Le phénomène est particulièrement important sur l’église Notre-Dame de Royan, splendide mais fragile édifice avec son toit en selle de cheval et ses voiles en V latéraux verticaux très minces.
« L’enrobage de 10 centimètres pour l’église, soit 5 de chaque côté du fer à béton, n’est pas suffisant, surtout qu’elle est très exposée aux éléments climatiques océaniques et bâtie en béton brut de décoffrage et non recouvert d’un enduit. » L’édifice fait donc depuis des années l’objet de campagnes de rénovation, dont une dernière qui a duré six ans et s’est achevé en 2019. Elle a permis de rénover l’entrée ouest (auvent et passerelle), des voiles de béton situées le plus à l’ouest, des bas cotés et des terrasses.

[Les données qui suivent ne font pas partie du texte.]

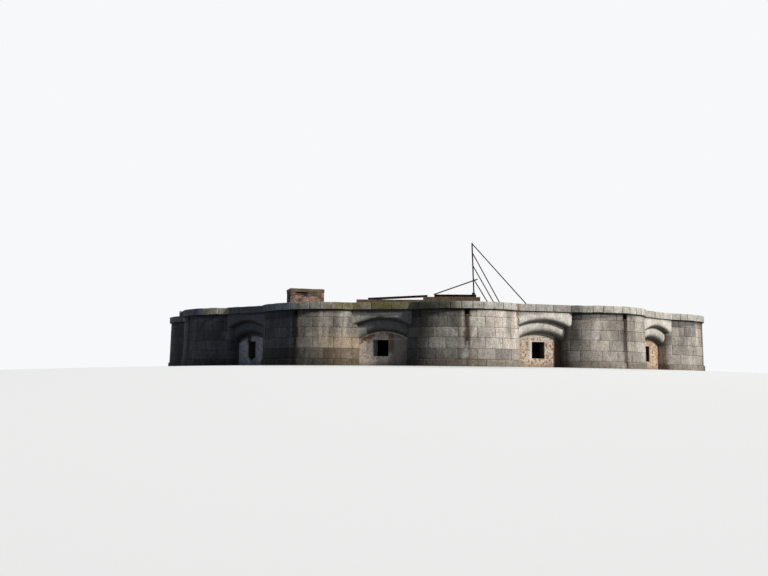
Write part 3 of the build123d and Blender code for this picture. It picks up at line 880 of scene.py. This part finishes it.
def build_wall_face(port):
    """The outer face of a port's wall, with its render peeled off the bricks in places."""
    window = windows.get(port, plain_window)
    left, right, low, high = window
    crown = arch_axis + inner_arch_radius + 0.02
    lines_a = wall_lines(-port_half_width, port_half_width, left, right)
    if port == entrance_port:
        beside, above = entrance_rows
        lines_u = np.concatenate([np.linspace(0, high, beside), np.linspace(high + wall_edge, crown, above)])
    else:
        lines_u = wall_lines(0, crown, low, high)
    across, up = grid(lines_a, lines_u)
    in_window = (across > left - hair) & (across < right + hair) & (up > low - hair) & (up < high + hair)
    hole = in_window[:-1, :-1] & in_window[1:, 1:]
    in_arch = np.hypot(across[:-1, :-1], up[:-1, :-1] - arch_axis) < inner_arch_radius + 0.03
    if port == broken_port:
        middle = (left + right) / 2
        notch = notch_depth * np.clip(1 - np.abs(across - middle) / (notch_width / 2), 0, 1)
        up = np.where(up <= low + hair, up * (1 - notch / low), up)
    cover = wall_cover(port, across, up, window)
    out = coat_lift + coat_thickness * cover + coat_waves * (cloud(across, up, 0.08, port) - 0.5)
    out = np.where(in_window, -coat_lift, out)
    points = turn(np.stack([across, -port_wall_face - out, up], -1), port * pitch)
    flat = np.stack([across, up, np.zeros_like(up)], -1)
    skin = Skin()
    skin.add(points, wall_colour(port, across, up, window), cover, flat, in_arch & ~hole)
    if port == front_port:
        depth, level = grid(np.linspace(0, 1, reveal_rows[0]), np.linspace(low, high, reveal_rows[1]))
        inward = (port_wall_face - gallery_outer) * depth
        reveal = np.stack([left + reveal_splay * depth, inward - port_wall_face, level], -1)
        skin.add(reveal, (0.42, 0.43, 0.40))
    skin.build(f"wall_face_{port + 1:02d}", coat)


# Worn blocks, for the coping, the slab and the steel plates

def block_lines(half, rounding, count):
    """Grid lines across a block from -half to half, close together at its rounded edges."""
    edge = half - rounding * np.array([0.0, 0.3, 0.65, 1.0])
    middle = np.linspace(-edge[-1], edge[-1], count + 1)[1:-1]
    return np.concatenate([-edge, middle, edge[::-1]])


def unpainted(points, tone):
    """White, for a material that has a colour of its own."""
    return 1.0


def worn_block(skin, corners, low, high, paint=unpainted, rounding=0.024, relief=0.006, shift=(0, 0, 0),
               counts=(3, 3, 2)):
    """A block on a four-cornered plan (front left, front right, back right, back left)."""
    corners = np.array(corners, dtype=float)
    width, depth = (np.linalg.norm(corners[corner] - corners[0]) for corner in (1, 3))
    sizes = np.array([width, depth, high - low])
    seed = int(rng.integers(1000))
    tone = rng.uniform()
    for axis in range(3):
        for side in (-1, 1):
            others = [other for other in range(3) if other != axis]
            lines = [block_lines(sizes[other] / 2, min(rounding, sizes[other] / 4), counts[other])
                     for other in others]
            fields = grid(*lines)
            place = np.zeros((*fields[0].shape, 3))
            for other, field in zip(others, fields):
                place[..., other] = field
            place[..., axis] = side * sizes[axis] / 2
            core = np.clip(place, -sizes / 2 + rounding, sizes / 2 - rounding)
            away = place - core
            length = np.linalg.norm(away, axis=-1, keepdims=True)
            x, y, z = (place[..., part] for part in range(3))
            wave = 2 * cloud(x + 0.7 * y, z + 0.7 * y, 0.12, seed, 3) - 1
            place = core + away / np.maximum(length, hair) * (rounding + relief * (wave[..., None] - 1))
            share = place / sizes + 0.5
            left = corners[0] + (corners[3] - corners[0]) * share[..., 1:2]
            right = corners[1] + (corners[2] - corners[1]) * share[..., 1:2]
            plan = left + (right - left) * share[..., 0:1]
            points = np.concatenate([plan, low + place[..., 2:3] + sizes[2] / 2], -1) + np.array(shift)
            if (side > 0) == (axis != 1):
                points = points[::-1]
            skin.add(points, paint(points, tone))


def polar(radius, angle, centre=(0, 0)):
    """A point in plan at an angle from -Y toward +X."""
    return np.array([centre[0] + radius * math.sin(angle), centre[1] - radius * math.cos(angle)])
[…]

« Pour les parties les moins abimés, il est possible d’enlever les morceaux qui risquent de tomber, de traiter les fers chimiquement afin de les rendre passif, puis de remettre du béton par-dessus. Mais là où c’est le plus abimé, il faut casser, détruire et refaire à l’identique car c’est un monument historique. Des empreintes ont été faites pour retrouver le dessin des coffrages d’origine, ainsi que des tests pour la couleur du béton. »
Marché central : une coque de 50 mètres de diamètre
L’autre édifice de la période qui soit classé, le Marché central, se porte bien. Le béton de la fameuse coque ondulé de 50 mètres de diamètre à la forme libre et dénuée de tout élément porteur, véritable prouesse technique à l’époque, est en effet recouvert d’un enduit qui le protège.
Les immeubles en arc de cercle du Front de mer, typiques du style 50 dont Royan s’est fait l’étendard, ont également bien résisté. Le ravalement de façade de 2017-2018 leurs ont rendu leur uniformité d’origine, notamment les longs panneaux métalliques rouges des loggias.
Longtemps considérée comme une ville laide, Royan a depuis le début des années 2000 redécouvert pour son patrimoine béton. Elle bénéficie déjà des labels « Ville d’art et d’histoire » et « Architecture contemporaine remarquable » octroyés par le ministère de la Culture. Et si elle n’est pas encore classée au Patrimoine Mondial de l’Unesco comme Le Havre d’Auguste Perret, le montage d’un dossier n’est pas totalement exclu par la mairie.